What you need to do:
Among the lines below, list those containing the string "handed".

Record excerpts:
• • • • •
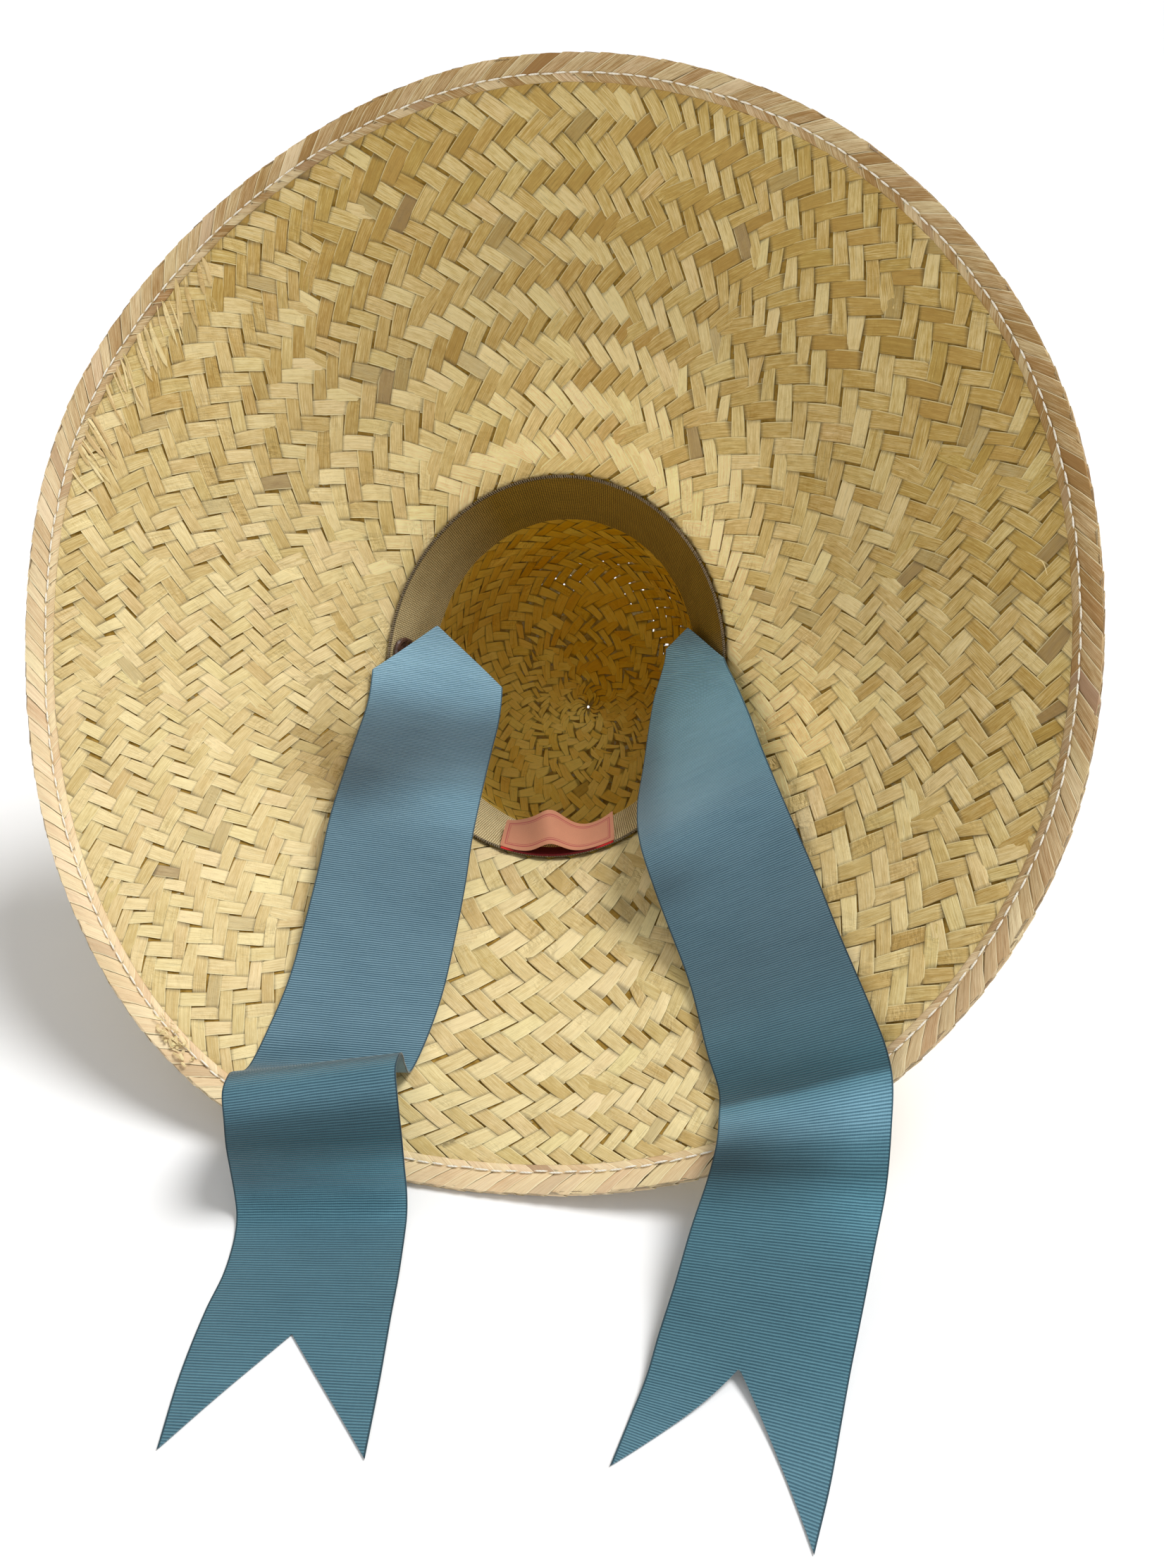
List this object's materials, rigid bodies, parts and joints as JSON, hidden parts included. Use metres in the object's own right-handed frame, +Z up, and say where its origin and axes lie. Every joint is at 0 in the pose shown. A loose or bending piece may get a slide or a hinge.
• • • • •
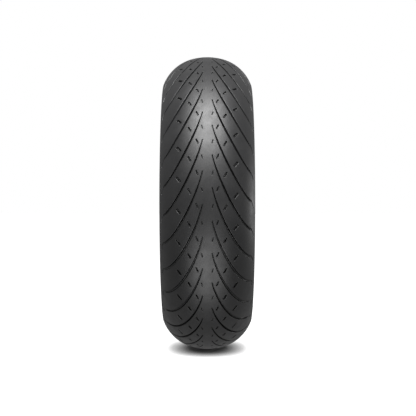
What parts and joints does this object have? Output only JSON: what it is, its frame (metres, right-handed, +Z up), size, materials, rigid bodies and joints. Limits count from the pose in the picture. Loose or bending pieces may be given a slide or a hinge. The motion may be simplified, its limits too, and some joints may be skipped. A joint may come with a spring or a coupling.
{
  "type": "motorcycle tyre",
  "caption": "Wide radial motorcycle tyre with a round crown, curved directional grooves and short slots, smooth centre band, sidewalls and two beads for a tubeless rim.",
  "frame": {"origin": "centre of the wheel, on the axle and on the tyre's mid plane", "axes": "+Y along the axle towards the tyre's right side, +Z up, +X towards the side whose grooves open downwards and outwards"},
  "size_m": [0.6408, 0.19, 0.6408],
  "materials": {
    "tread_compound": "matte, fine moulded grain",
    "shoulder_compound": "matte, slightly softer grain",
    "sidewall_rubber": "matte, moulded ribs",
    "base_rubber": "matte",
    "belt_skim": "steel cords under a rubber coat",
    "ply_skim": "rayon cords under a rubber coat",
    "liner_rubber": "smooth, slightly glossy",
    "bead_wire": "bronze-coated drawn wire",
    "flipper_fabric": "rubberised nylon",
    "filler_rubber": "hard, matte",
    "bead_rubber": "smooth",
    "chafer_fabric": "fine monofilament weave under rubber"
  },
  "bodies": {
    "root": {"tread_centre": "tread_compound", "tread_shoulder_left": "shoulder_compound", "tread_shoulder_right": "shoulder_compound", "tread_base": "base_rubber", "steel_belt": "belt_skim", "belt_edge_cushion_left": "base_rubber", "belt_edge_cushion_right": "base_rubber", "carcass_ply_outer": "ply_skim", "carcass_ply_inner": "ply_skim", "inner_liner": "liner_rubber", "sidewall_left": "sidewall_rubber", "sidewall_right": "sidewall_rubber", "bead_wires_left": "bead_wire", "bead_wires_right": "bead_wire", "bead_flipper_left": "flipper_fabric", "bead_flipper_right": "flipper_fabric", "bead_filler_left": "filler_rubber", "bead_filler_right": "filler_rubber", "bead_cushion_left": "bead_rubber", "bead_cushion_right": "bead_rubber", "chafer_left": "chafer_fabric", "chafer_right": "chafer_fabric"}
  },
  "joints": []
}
• • • • •
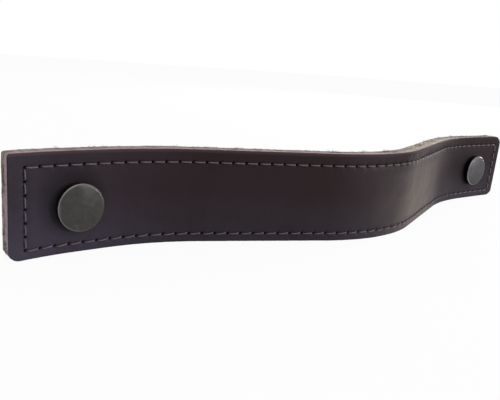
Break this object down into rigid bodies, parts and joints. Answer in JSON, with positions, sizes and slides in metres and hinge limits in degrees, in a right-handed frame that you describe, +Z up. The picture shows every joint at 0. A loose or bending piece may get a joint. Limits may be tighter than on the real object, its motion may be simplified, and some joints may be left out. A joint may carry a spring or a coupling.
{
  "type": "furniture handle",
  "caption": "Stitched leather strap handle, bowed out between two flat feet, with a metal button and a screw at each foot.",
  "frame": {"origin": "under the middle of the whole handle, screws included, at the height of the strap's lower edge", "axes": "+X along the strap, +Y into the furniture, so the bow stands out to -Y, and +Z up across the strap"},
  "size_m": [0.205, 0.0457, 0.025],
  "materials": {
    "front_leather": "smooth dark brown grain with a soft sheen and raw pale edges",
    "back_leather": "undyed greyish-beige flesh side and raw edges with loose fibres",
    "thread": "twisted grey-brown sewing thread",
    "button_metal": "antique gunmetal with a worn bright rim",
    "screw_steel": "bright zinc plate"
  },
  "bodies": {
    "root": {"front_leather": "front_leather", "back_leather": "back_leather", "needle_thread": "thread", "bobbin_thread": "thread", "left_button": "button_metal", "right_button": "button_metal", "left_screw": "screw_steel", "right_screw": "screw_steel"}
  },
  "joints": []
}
• • • • •
Problem solution:
List this object's materials, rigid bodies, parts and joints as JSON, hidden parts included. Use metres in the object's own right-handed frame, +Z up, and say where its origin and axes lie. Every joint is at 0 in the pose shown. A loose or bending piece may get a slide or a hinge.
What parts and joints does this object have? Output only JSON: what it is, its frame (metres, right-handed, +Z up), size, materials, rigid bodies and joints. Limits count from the pose in the picture. Loose or bending pieces may be given a slide or a hinge. The motion may be simplified, its limits too, and some joints may be skipped. A joint may come with a spring or a coupling.
Break this object down into rigid bodies, parts and joints. Answer in JSON, with positions, sizes and slides in metres and hinge limits in degrees, in a right-handed frame that you describe, +Z up. The picture shows every joint at 0. A loose or bending piece may get a joint. Limits may be tighter than on the real object, its motion may be simplified, and some joints may be left out. A joint may carry a spring or a coupling.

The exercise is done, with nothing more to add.